In 1955, in the English Countryside, impoverished widower William Smith lives with his nine-year-old son Danny in an old vardo behind the garage and filling station they operate together. Wealthy local profiteer Victor Hazell, who has bought all of the surrounding land, tries to convince the Smiths to sell as well, but William refuses to budge. In response, Hazell uses his influence to have government inspectors harass the Smiths over various trivialities. Danny fixes a child welfare officer's rattling old car when she arrives, and she agrees to see to it that no more inspectors bother the Smiths. Another inspector privately advises William to “hang on” to his land.

Meanwhile, Danny starts a new term at school. Delivering a car repair bill to his kindly headmaster, Mr. Snoddy, Danny accidentally discovers Mr. Snoddy is a heavy gin drinker and agrees to keep his secret. This incident causes Danny to be late for class; his harsh new teacher, Captain Lancaster, gives him a warning. When Danny is late a second time after helping a rabbit escape a snare set up by Hazell, Lancaster gives him 1,000 lines to write.

One night, William sneaks out of the vardo. Discovering this, Danny stays up waiting for him until he returns. William explains that he had been attempting to poach some of Hazell's pheasants as a playful revenge, using raisins as bait; William and his late father poached birds this way during the Great Depression. With Danny's blessing, William makes a second attempt some days later. Danny goes to bed but later awakens to find William is still not home, despite having promised to be home more than three hours before. William has been repairing an old Austin 7, so Danny sets out in the car to find his father, narrowly escaping a passing police car in the process. Once in Hazell's woods, Danny overhears Hazell's gamekeepers Rabbets and Springer, who are gloating over an injured poacher who has fallen into their illegal pit trap.

After they leave to fetch Hazell, Danny discovers the trapped poacher is William, helps him out of the pit, and drives him back home to have his broken ankle treated by Doc Spencer.
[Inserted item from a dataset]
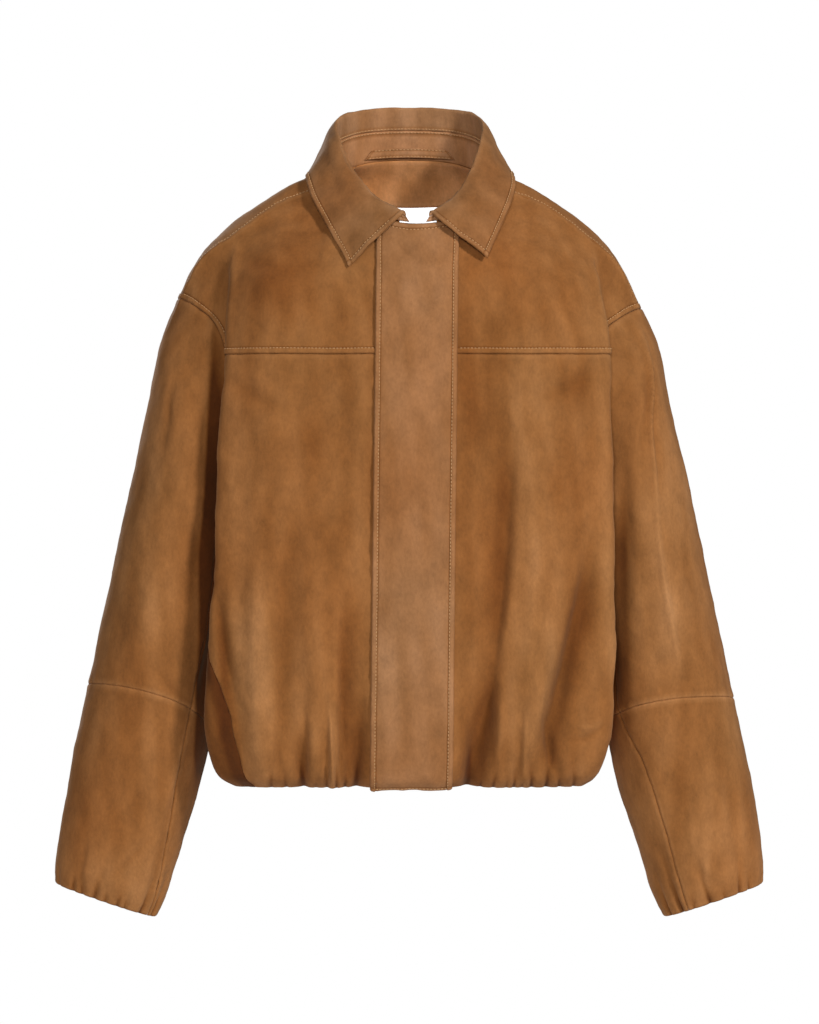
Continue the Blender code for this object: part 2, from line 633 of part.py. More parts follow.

Having suspected William to be the injured poacher, Hazell sends Police Sergeant Enoch Samways to question William about his injuries; however, Samways dislikes Hazell, and falsifies the report to say that William injured himself falling down the vardo stairs. Doc Spencer agrees with this decision, as William could have been killed by falling in the trap. Hazell later arrives, flanked by his two gamekeepers, and warns William that he will be shot if he trespasses on his land. William then orders him to leave.
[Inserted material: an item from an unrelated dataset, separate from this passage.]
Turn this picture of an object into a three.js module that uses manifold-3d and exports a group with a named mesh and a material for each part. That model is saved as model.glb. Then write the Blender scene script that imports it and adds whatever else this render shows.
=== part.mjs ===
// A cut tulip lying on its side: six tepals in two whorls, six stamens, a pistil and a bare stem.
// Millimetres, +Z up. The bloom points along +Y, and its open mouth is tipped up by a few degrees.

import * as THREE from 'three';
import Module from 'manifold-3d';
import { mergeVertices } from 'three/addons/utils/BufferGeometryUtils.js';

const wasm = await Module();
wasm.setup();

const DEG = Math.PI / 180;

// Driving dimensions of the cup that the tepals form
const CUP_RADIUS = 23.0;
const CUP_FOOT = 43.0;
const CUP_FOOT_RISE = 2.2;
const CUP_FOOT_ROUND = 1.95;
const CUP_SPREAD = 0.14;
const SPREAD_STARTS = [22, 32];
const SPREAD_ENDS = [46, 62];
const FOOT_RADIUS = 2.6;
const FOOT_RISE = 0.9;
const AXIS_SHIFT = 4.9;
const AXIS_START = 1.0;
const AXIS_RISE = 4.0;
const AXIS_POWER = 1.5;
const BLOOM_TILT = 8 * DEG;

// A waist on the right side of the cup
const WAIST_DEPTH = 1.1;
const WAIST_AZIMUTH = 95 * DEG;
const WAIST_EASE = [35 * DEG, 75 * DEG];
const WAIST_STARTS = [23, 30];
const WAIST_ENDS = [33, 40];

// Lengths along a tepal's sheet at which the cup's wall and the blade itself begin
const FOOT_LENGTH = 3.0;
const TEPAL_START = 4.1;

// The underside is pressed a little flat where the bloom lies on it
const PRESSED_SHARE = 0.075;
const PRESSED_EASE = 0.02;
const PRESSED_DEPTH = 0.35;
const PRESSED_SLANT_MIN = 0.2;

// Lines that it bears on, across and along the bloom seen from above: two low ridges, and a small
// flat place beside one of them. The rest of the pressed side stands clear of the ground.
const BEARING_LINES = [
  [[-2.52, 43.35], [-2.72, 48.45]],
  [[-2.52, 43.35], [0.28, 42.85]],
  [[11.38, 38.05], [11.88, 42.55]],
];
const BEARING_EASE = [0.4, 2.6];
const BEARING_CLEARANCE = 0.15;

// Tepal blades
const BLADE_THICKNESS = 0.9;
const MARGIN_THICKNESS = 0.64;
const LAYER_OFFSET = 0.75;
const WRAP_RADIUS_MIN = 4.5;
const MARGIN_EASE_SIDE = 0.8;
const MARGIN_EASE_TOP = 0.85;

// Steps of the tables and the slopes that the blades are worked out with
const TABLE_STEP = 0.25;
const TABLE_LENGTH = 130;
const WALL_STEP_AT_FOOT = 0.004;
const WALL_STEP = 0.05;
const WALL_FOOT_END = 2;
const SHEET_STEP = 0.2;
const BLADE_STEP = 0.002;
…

When Captain Lancaster mistakenly believes he has caught Danny cheating on a test, he canes Danny's hand. Mr. Snoddy intervenes and threatens to dismiss Lancaster, as corporal punishment is not allowed in the school. Later, Danny and William learn that Mr. Hazell will be holding a huge pheasant shoot on his property to impress some of the local aristocracy. Hoping to embarrass Hazell, Danny decides he and William should drug the pheasants using a sedative Doc Spencer has prescribed for William. The Smiths stay up late to crush the pills and stuff the raisins with the powder, causing Danny to fall asleep in school the next day. Lancaster keeps Danny after school, ordering him to run laps as punishment; however, Danny escapes the schoolyard, and Lancaster chases him, ripping the seat of his trousers when attempting to climb over a wall. Embarrassed, Lancaster announces his immediate resignation, much to Mr. Snoddy's delight.
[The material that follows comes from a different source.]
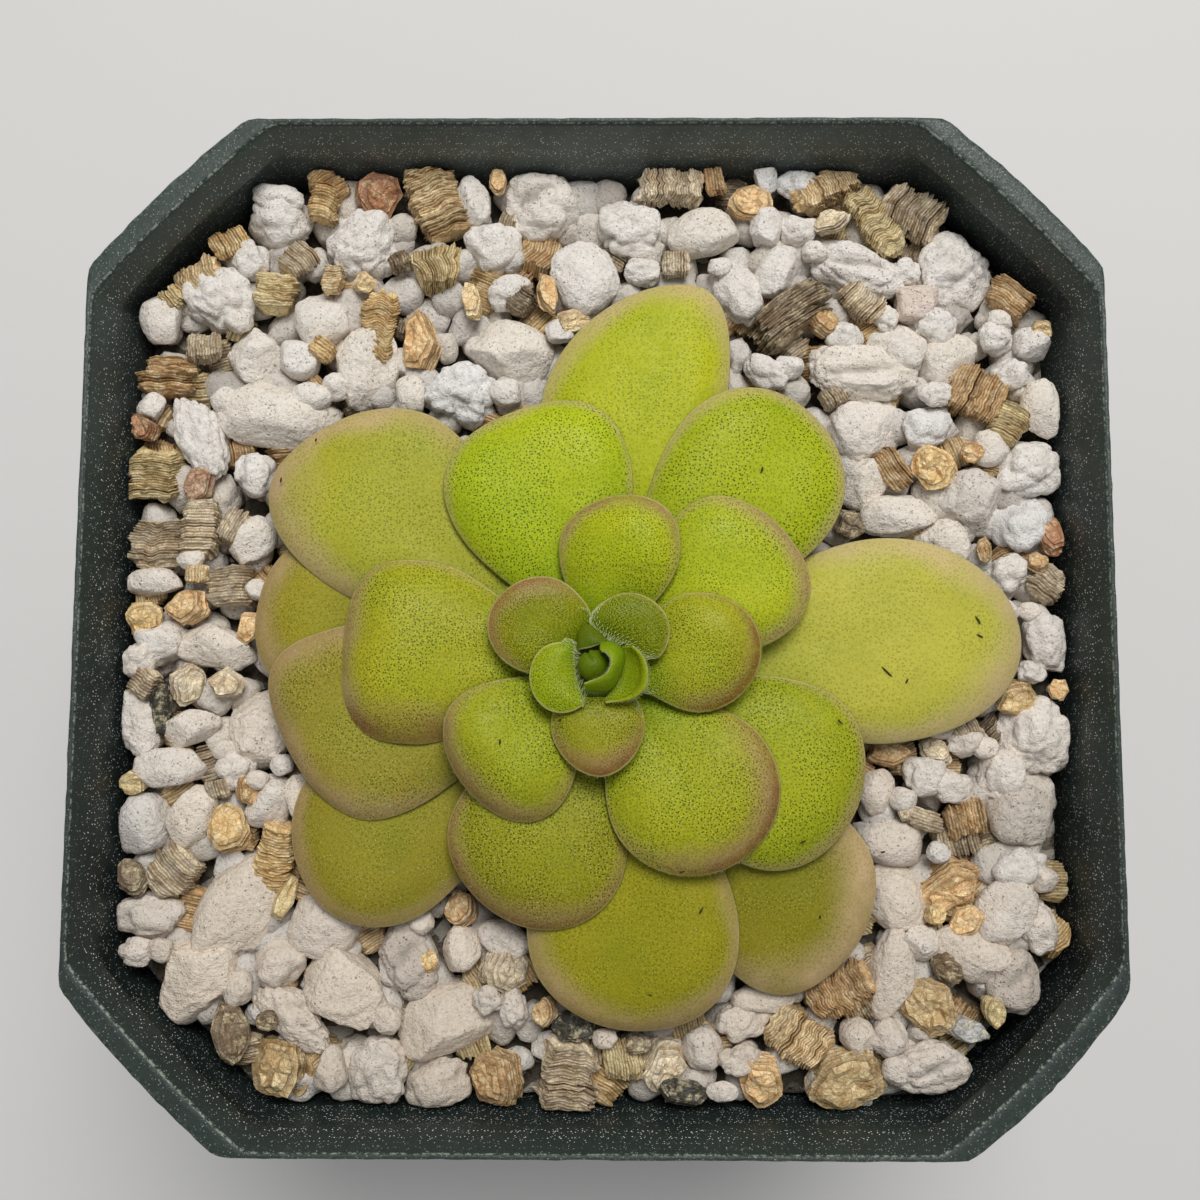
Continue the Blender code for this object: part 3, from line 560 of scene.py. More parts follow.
def spread(a, r):
    k = int(round(r / CELL))
    out = a.copy()
    p = np.pad(a, k, mode="constant")
    n = a.shape[0]
    for i in range(-k, k + 1):
        for j in range(-k, k + 1):
            if i * i + j * j <= k * k:
                np.maximum(out, p[k + i:k + i + n, k + j:k + j + n], out=out)
    return out


def soften(a, r):
    k = int(round(r / CELL))
    w = np.cos(0.5 * math.pi * np.arange(-k, k + 1) / (k + 1)) ** 2
    w /= w.sum()
    n = a.shape[0]
    p = np.pad(a, k, mode="edge")
    p = sum(w[i] * p[i:i + n, :] for i in range(2 * k + 1))
    return sum(w[i] * p[:, i:i + n] for i in range(2 * k + 1))


def sample(a, x, y):
    fx = (np.asarray(x, float) + REACH) / CELL
    fy = (np.asarray(y, float) + REACH) / CELL
    n = a.shape[0]
    ix = np.clip(np.floor(fx).astype(int), 1, n - 3)
    iy = np.clip(np.floor(fy).astype(int), 1, n - 3)
    u, v = fx - ix, fy - iy

    def weights(q):
        return [0.5 * (-q ** 3 + 2 * q ** 2 - q), 0.5 * (3 * q ** 3 - 5 * q ** 2 + 2),
                0.5 * (-3 * q ** 3 + 4 * q ** 2 + q), 0.5 * (q ** 3 - q ** 2)]

    wx, wy = weights(u), weights(v)
    return sum(wx[i] * wy[j] * a[ix + i - 1, iy + j - 1] for i in range(4) for j in range(4))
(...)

The night before the shoot, Danny and William manage to drug and capture all the pheasants, hiding them in the garage. The party guests mock Hazell when no pheasants appear at the shoot, and Hazell sends Rabbets and Springer to investigate. The keepers discover that the pheasants are drunkenly flying around William's property, having awakened sooner than expected. Soon, Hazell and most of the villagers have gathered to see the spectacle. Hazell wants William arrested, but Sergeant Samways reminds Hazell that game laws decree live pheasants belong to whoever owns the land they are on. Hearing that William still owns his land, Mr. Tallon, a developer, steps forward. It turns out that, without William's centrally located property, Hazell can't go ahead with a secret plan to build a newer and bigger town, "Hazellton", practically on top of the village itself. Humiliated, Hazell angrily drives away. Danny sets the pheasants free, and the local people celebrate the happy ending together.

==Main cast==

| Actor | Role |
|---|---|
| Jeremy Irons | William Smith |
| Robbie Coltrane | Victor Hazell |
| Samuel Irons | Danny Smith |
| Cyril Cusack | Doc Spencer |
| Michael Hordern | Lord Claybury |
| Lionel Jeffries | Mr. Snoddy (Headmaster) |
| Jean Marsh | Miss Hunter (Social Worker) |
| John Grillo | Mr Parker (Social Worker) |
| Jimmy Nail | Rabbetts (Head Gamekeeper) |
| William Armstrong | Springer (Gamekeeper) |
| Ronald Pickup | Captain Lancaster |
| John Woodvine | Tallon |

==Home media releases==
The film was originally released on VHS by MSD Video in 1989 under their Tempo Video children's label.

A Region 2 DVD was released in 2005 by Warner Home Video. It includes a documentary feature titled Danny and the Dirty Dog (referring to Victor Hazell, who is described as a "dirty dog" by Roald Dahl), which features interviews with Roald Dahl, Jeremy Irons, and Robbie Coltrane (in character as Victor Hazell).

==Reception==

The film had mostly positive reviews.
Some viewers were pleased in particular by the film's positively-updated view on the subject of corporal punishment in schools, which Dahl was an outspoken opponent of, particularly because he himself had suffered permanent injuries to his buttocks.